| Hythe | ||||||||||||
| Hythe is a town on the west side of Southampton Water and is a part of Dibden Parish and its name means 'a landing place and one way of arriving here is by the Hythe Ferry which runs back and forth across the water to Southampton Town Quay to the pierhead .One advantage of coming this way is it gives the visitor a great opportunity to see some of the most famous ships in the world close up. nothing was more awe inspiring to me as a child than sitting in that small boat having a towering Queen Mary sailing past a few yards away, or to sail alongside the massive aircraft carrier USS Forrestal when she paid a courtesy call to Southampton in the early 1960s, (she was open to the public and I was given a treat and went on board).
Hythe pier was officially opened in 1881 but it was in 1922 that the electric train was used and this same train is still in use today taking passengers up and down the pier to the ferry. All of the great passenger liners sailed past the end of the pier to tie up in Southampton and Imperial Airways had a maintenance base here and you could see the Sunderland flying boats which were known as Empire Flying Boats take off for the far reaches of what was then the British Empire, carrying both passengers and mail for exotic sounding places.

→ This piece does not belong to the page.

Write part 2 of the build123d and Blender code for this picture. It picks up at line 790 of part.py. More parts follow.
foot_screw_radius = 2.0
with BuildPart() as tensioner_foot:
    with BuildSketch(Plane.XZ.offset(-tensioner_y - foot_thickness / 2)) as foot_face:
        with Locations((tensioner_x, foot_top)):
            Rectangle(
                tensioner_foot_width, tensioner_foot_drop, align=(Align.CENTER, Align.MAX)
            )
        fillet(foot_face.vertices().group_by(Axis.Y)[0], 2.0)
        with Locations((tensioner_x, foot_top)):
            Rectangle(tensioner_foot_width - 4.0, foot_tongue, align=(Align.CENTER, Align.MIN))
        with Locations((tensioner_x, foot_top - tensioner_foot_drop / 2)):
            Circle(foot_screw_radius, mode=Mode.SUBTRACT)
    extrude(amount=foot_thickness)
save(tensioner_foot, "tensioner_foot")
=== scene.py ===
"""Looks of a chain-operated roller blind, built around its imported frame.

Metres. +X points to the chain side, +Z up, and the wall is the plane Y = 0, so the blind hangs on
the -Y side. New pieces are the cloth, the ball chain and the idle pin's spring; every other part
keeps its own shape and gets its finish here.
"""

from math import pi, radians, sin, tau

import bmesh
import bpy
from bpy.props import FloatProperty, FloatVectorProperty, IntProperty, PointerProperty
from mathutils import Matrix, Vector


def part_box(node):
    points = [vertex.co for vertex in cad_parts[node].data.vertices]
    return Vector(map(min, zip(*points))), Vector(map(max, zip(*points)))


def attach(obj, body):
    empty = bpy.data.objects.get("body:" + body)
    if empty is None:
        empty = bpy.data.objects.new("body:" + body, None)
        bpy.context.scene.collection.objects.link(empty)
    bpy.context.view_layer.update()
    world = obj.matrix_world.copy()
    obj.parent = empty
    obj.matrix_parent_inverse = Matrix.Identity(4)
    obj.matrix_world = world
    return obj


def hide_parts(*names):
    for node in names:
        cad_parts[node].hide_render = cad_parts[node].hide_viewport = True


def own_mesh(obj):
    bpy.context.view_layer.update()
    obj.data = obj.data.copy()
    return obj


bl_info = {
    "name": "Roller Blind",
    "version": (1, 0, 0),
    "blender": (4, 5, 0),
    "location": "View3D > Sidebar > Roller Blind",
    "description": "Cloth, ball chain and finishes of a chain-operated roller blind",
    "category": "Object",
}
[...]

To the eat of the pier was the British Powerboat Company and it was here that Miss Britain a famous powerboat was built by Hubert Scott Paine before WWII, and the boatyard was used in the war to build the motor torpedo boats and high speed launches for the RAF rescue service. Until recently the US Navy had a small base here next to the Dreamland Electric Blanket factory and mine sweepers were cocooned just off shore ready to be used during the cold war. Sadly these and the Dreamland factory are long gone.
The town and its waterside has seen many changes over the past fifty or so years, with the town centre becoming pedestrianised and new yacht marinas being built, the whole of the waterside has got new apartments and houses all around. The pubs are still numerous and most have nautical connections, but the Drummond Arms that stood opposite the pier and was named after a Scottish banker who live on one of the neighbouring estates, these estates were eventually sub divided to free the land for the giant Exxon Oil Refinery at nearby Fawley.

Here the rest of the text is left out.